1. What exactly is a binder in food? A binder is an ingredient that helps other ingredients stick together, hold their shape, and often stay moist — used in dishes like burgers, meatloaf, cakes, and patties.
2. Are eggs the only binder in cooking? No. Eggs are common, but flour, starches, breadcrumbs, oats, ground flax, chia, dairy, gelatin, and gums like xanthan can all act as binders depending on the recipe.
3. What is a good vegan binder? Ground flax or chia mixed with water, starches, breadcrumbs, oats, psyllium husk, and gums like xanthan or guar are all effective vegan binders.
4. Why do my burgers fall apart even with eggs? The mix is likely too wet, under-mixed, or lacks a dry binder like breadcrumbs or oats. Adding dry binder and letting the mixture rest for 5–10 minutes usually solves it.
5. Do gluten-free recipes always need special binders? Most do. Gluten-free breads and many cakes need xanthan gum, psyllium husk, or a starch blend to replace glutenʼs structural role.
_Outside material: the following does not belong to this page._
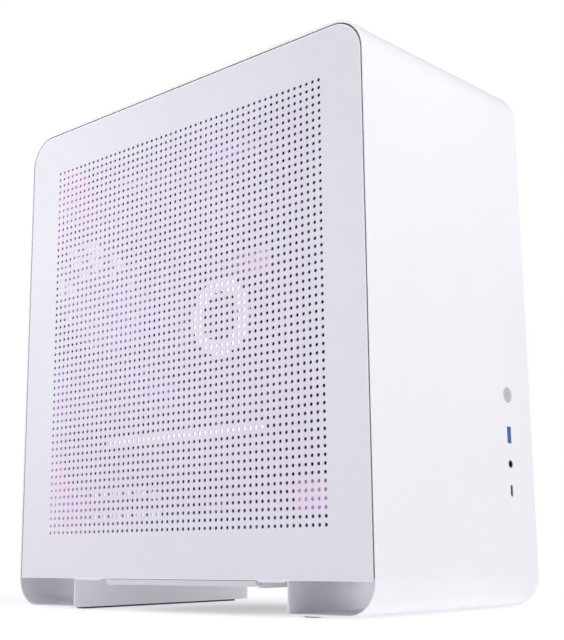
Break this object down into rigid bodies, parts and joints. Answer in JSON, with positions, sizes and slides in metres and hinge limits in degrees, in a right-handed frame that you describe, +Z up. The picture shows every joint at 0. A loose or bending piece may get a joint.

6. How much binder should I use in meatballs or burgers? A reliable starting point is 1 egg plus ¼–½ cup of breadcrumbs or oats per 450–500g of meat. Adjust based on how wet the mixture feels after mixing.
7. Is gelatin a binder or just a gelling agent? Both. Gelatin creates a gel network that holds ingredients in place — which makes it a binder in jellies, panna cotta, and certain dessert fillings.